** BEGIN Dataset extract **

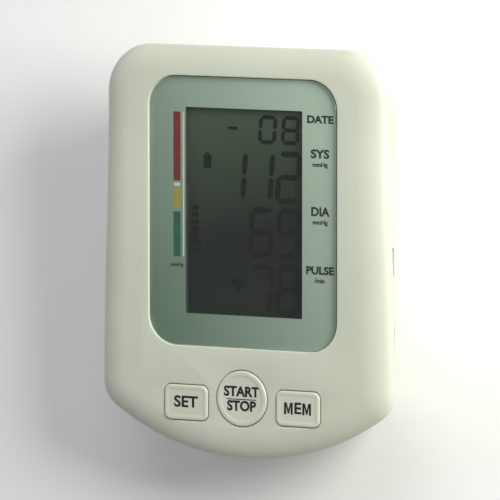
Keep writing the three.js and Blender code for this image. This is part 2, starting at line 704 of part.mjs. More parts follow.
// Power: cells, contacts and door, in the stand frame
function addPower() {
  const plateOut = bay.halfWidth - gap;
  const plateIn = plateOut - contact.thick;
  const firstY = (bay.low + bay.high) / 2 - (cell.pitch * (cell.count - 1)) / 2;
  for (let i = 0; i < cell.count; i += 1) {
    const way = i % 2 === 0 ? 1 : -1;     // neighbours lie head to tail
    const y = firstY + i * cell.pitch;
    const tip = plateIn - gap;
    const bottom = tip - cell.nubLength - cell.length;
    const jacket = turned([
      [0, 0], [cell.radius - 0.6, 0], [cell.radius, 0.6], [cell.radius, cell.length - 0.8],
      [cell.radius - 0.8, cell.length], [cell.nub, cell.length], [cell.nub, cell.length + cell.nubLength],
      [0, cell.length + cell.nubLength],
    ], 20);
    jacket.rotateY(Math.PI / 2).translate(bottom, 0, 0);
    if (way < 0) jacket.rotateZ(Math.PI);
    add(stand, `cell_${i + 1}`, jacket.translate(0, y, cell.z), cellJacket);

    const points = [];
    const springSteps = 32;
    const reach = plateIn - gap - spring.wire + bottom - gap - spring.wire;
    for (let s = 0; s <= springSteps; s += 1) {
      const share = s / springSteps;
      const angle = 2 * Math.PI * spring.turns * share;
      const r = THREE.MathUtils.lerp(spring.large, spring.small, share);
      const x = -plateIn + gap + spring.wire + reach * share;
      points.push([way * x, y + r * Math.cos(angle), cell.z + r * Math.sin(angle)]);
    }
    add(stand, `cell_spring_${i + 1}`, alongPath(points, spring.wire, 0, 6, 32), steel);
  }

  const plates = [
    ['contact_bridge_right_1', 1, firstY + cell.pitch / 2, contact.bridge],
    ['contact_bridge_right_2', 1, firstY + 2.5 * cell.pitch, contact.bridge],
    ['contact_bridge_left', -1, firstY + 1.5 * cell.pitch, contact.bridge],
    ['contact_negative', -1, firstY, contact.single],
    ['contact_positive', -1, firstY + 3 * cell.pitch, contact.single],
  ];
  for (const [name, way, y, width] of plates) {
    const [x0, x1] = way > 0 ? [plateIn, plateOut] : [-plateOut, -plateIn];
    const [z0, z1] = [cell.z - contact.height / 2, cell.z + contact.height / 2];
    add(stand, name, block(x0, x1, y - width / 2, y + width / 2, z0, z1), steel);
  }

  const half = bay.halfWidth + door.side;
  const low = bay.low - door.side;
  const hingeZ = baseHeight + door.thick / 2;
  let lid = join(
    solid(block(-half, half, low, door.hinge, baseHeight, baseHeight + door.thick)),
    solid(rodAlongX(door.hinge, hingeZ, door.thick / 2, -half, half, 16)),
    solid(block(-door.latch / 2, door.latch / 2, low - 1.4, low + 1, baseHeight + 0.8, baseHeight + 1.8)),
  );
  for (const x of [-door.tabX, door.tabX]) {
    const tab = block(
      x - door.tab / 2, x + door.tab / 2, door.hinge - 1, door.hinge + door.tabReach,
      hingeZ + 0.1, hingeZ + 1.2,
    );
    lid = join(lid, solid(tab));
  }
  add(stand, 'battery_door', geometryOf(lid), shellPlastic);

  foot.places.forEach(([x, y], i) => {
    const pad = turned([
      [0, 0], [foot.radius - 0.5, 0], [foot.radius, 0.5], [foot.radius, baseHeight + foot.sunk],
      [0, baseHeight + foot.sunk],
    ], 20);
    add(stand, `foot_${i + 1}`, pad.translate(x, y, 0), rubberGrey);
  });
}

addCovers();
addDisplay();
addKeys();
addBoard();
addCaseScrews();
addSockets();
addAirPath();
addPower();

// The origin is the middle of the footprint, on the table
stand.updateMatrixWorld(true);
const extent = new THREE.Box3().setFromObject(stand, true);
stand.position.set(-(extent.min.x + extent.max.x) / 2, -(extent.min.y + extent.max.y) / 2, -extent.min.z);

export default monitor;
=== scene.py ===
import json
from math import atan2, cos, pi, radians, sin, sqrt

import bpy
from mathutils import Matrix, Vector

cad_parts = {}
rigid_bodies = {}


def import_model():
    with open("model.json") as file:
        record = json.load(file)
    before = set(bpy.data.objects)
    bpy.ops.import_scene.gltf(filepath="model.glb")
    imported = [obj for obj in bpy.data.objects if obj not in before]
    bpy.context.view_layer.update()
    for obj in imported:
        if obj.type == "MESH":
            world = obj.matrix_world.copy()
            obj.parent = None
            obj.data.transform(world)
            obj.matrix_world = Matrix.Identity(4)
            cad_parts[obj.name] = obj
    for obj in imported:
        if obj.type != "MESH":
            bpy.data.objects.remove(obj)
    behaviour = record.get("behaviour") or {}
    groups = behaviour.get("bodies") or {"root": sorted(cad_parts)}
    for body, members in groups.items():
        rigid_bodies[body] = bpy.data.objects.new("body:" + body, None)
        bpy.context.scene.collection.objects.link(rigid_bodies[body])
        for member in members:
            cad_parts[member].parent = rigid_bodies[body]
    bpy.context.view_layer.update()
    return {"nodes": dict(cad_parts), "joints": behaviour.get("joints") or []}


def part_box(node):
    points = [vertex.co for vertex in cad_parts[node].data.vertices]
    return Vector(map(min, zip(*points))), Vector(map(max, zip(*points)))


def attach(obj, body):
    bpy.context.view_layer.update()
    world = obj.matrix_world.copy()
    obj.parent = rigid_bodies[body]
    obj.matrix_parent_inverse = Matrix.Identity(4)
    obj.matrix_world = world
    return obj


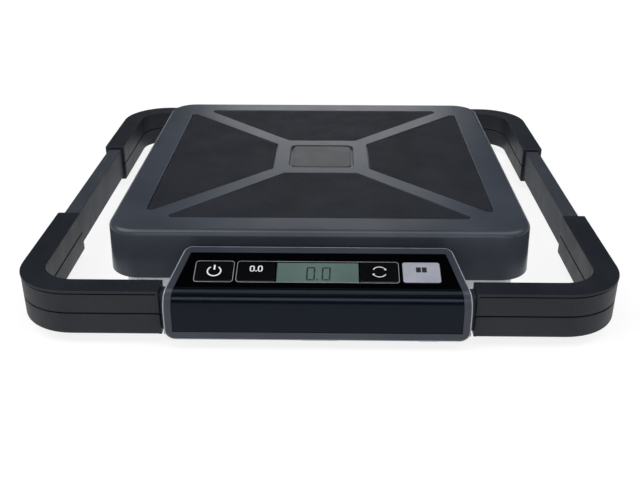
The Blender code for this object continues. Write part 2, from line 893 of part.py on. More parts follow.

** END Dataset extract **

* _Instructions to follow_
Your task is to print all of the records exactly.

* _Result for this task_
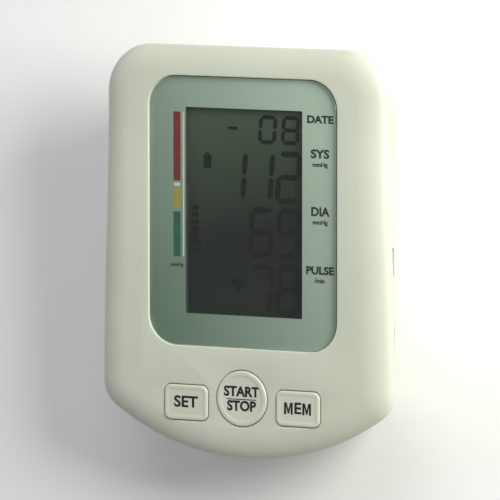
Keep writing the three.js and Blender code for this image. This is part 2, starting at line 704 of part.mjs. More parts follow.
// Power: cells, contacts and door, in the stand frame
function addPower() {
  const plateOut = bay.halfWidth - gap;
  const plateIn = plateOut - contact.thick;
  const firstY = (bay.low + bay.high) / 2 - (cell.pitch * (cell.count - 1)) / 2;
  for (let i = 0; i < cell.count; i += 1) {
    const way = i % 2 === 0 ? 1 : -1;     // neighbours lie head to tail
    const y = firstY + i * cell.pitch;
    const tip = plateIn - gap;
    const bottom = tip - cell.nubLength - cell.length;
    const jacket = turned([
      [0, 0], [cell.radius - 0.6, 0], [cell.radius, 0.6], [cell.radius, cell.length - 0.8],
      [cell.radius - 0.8, cell.length], [cell.nub, cell.length], [cell.nub, cell.length + cell.nubLength],
      [0, cell.length + cell.nubLength],
    ], 20);
    jacket.rotateY(Math.PI / 2).translate(bottom, 0, 0);
    if (way < 0) jacket.rotateZ(Math.PI);
    add(stand, `cell_${i + 1}`, jacket.translate(0, y, cell.z), cellJacket);

    const points = [];
    const springSteps = 32;
    const reach = plateIn - gap - spring.wire + bottom - gap - spring.wire;
    for (let s = 0; s <= springSteps; s += 1) {
      const share = s / springSteps;
      const angle = 2 * Math.PI * spring.turns * share;
      const r = THREE.MathUtils.lerp(spring.large, spring.small, share);
      const x = -plateIn + gap + spring.wire + reach * share;
      points.push([way * x, y + r * Math.cos(angle), cell.z + r * Math.sin(angle)]);
    }
    add(stand, `cell_spring_${i + 1}`, alongPath(points, spring.wire, 0, 6, 32), steel);
  }

  const plates = [
    ['contact_bridge_right_1', 1, firstY + cell.pitch / 2, contact.bridge],
    ['contact_bridge_right_2', 1, firstY + 2.5 * cell.pitch, contact.bridge],
    ['contact_bridge_left', -1, firstY + 1.5 * cell.pitch, contact.bridge],
    ['contact_negative', -1, firstY, contact.single],
    ['contact_positive', -1, firstY + 3 * cell.pitch, contact.single],
  ];
  for (const [name, way, y, width] of plates) {
    const [x0, x1] = way > 0 ? [plateIn, plateOut] : [-plateOut, -plateIn];
    const [z0, z1] = [cell.z - contact.height / 2, cell.z + contact.height / 2];
    add(stand, name, block(x0, x1, y - width / 2, y + width / 2, z0, z1), steel);
  }

  const half = bay.halfWidth + door.side;
  const low = bay.low - door.side;
  const hingeZ = baseHeight + door.thick / 2;
  let lid = join(
    solid(block(-half, half, low, door.hinge, baseHeight, baseHeight + door.thick)),
    solid(rodAlongX(door.hinge, hingeZ, door.thick / 2, -half, half, 16)),
    solid(block(-door.latch / 2, door.latch / 2, low - 1.4, low + 1, baseHeight + 0.8, baseHeight + 1.8)),
  );
  for (const x of [-door.tabX, door.tabX]) {
    const tab = block(
      x - door.tab / 2, x + door.tab / 2, door.hinge - 1, door.hinge + door.tabReach,
      hingeZ + 0.1, hingeZ + 1.2,
    );
    lid = join(lid, solid(tab));
  }
  add(stand, 'battery_door', geometryOf(lid), shellPlastic);

  foot.places.forEach(([x, y], i) => {
    const pad = turned([
      [0, 0], [foot.radius - 0.5, 0], [foot.radius, 0.5], [foot.radius, baseHeight + foot.sunk],
      [0, baseHeight + foot.sunk],
    ], 20);
    add(stand, `foot_${i + 1}`, pad.translate(x, y, 0), rubberGrey);
  });
}

addCovers();
addDisplay();
addKeys();
addBoard();
addCaseScrews();
addSockets();
addAirPath();
addPower();

// The origin is the middle of the footprint, on the table
stand.updateMatrixWorld(true);
const extent = new THREE.Box3().setFromObject(stand, true);
stand.position.set(-(extent.min.x + extent.max.x) / 2, -(extent.min.y + extent.max.y) / 2, -extent.min.z);

export default monitor;
=== scene.py ===
import json
from math import atan2, cos, pi, radians, sin, sqrt

import bpy
from mathutils import Matrix, Vector

cad_parts = {}
rigid_bodies = {}


def import_model():
    with open("model.json") as file:
        record = json.load(file)
    before = set(bpy.data.objects)
    bpy.ops.import_scene.gltf(filepath="model.glb")
    imported = [obj for obj in bpy.data.objects if obj not in before]
    bpy.context.view_layer.update()
    for obj in imported:
        if obj.type == "MESH":
            world = obj.matrix_world.copy()
            obj.parent = None
            obj.data.transform(world)
            obj.matrix_world = Matrix.Identity(4)
            cad_parts[obj.name] = obj
    for obj in imported:
        if obj.type != "MESH":
            bpy.data.objects.remove(obj)
    behaviour = record.get("behaviour") or {}
    groups = behaviour.get("bodies") or {"root": sorted(cad_parts)}
    for body, members in groups.items():
        rigid_bodies[body] = bpy.data.objects.new("body:" + body, None)
        bpy.context.scene.collection.objects.link(rigid_bodies[body])
        for member in members:
            cad_parts[member].parent = rigid_bodies[body]
    bpy.context.view_layer.update()
    return {"nodes": dict(cad_parts), "joints": behaviour.get("joints") or []}


def part_box(node):
    points = [vertex.co for vertex in cad_parts[node].data.vertices]
    return Vector(map(min, zip(*points))), Vector(map(max, zip(*points)))


def attach(obj, body):
    bpy.context.view_layer.update()
    world = obj.matrix_world.copy()
    obj.parent = rigid_bodies[body]
    obj.matrix_parent_inverse = Matrix.Identity(4)
    obj.matrix_world = world
    return obj


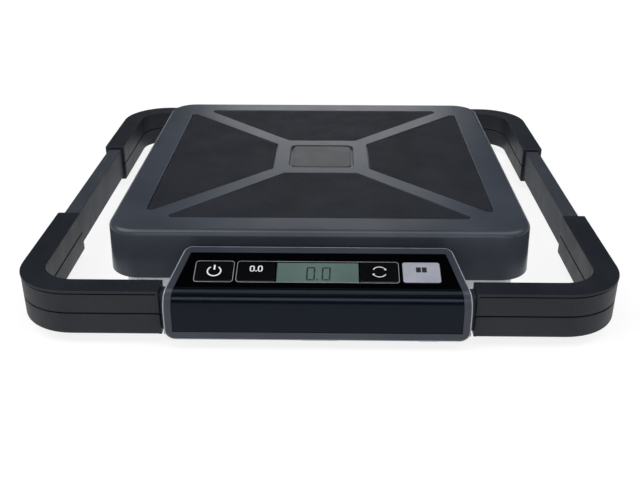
The Blender code for this object continues. Write part 2, from line 893 of part.py on. More parts follow.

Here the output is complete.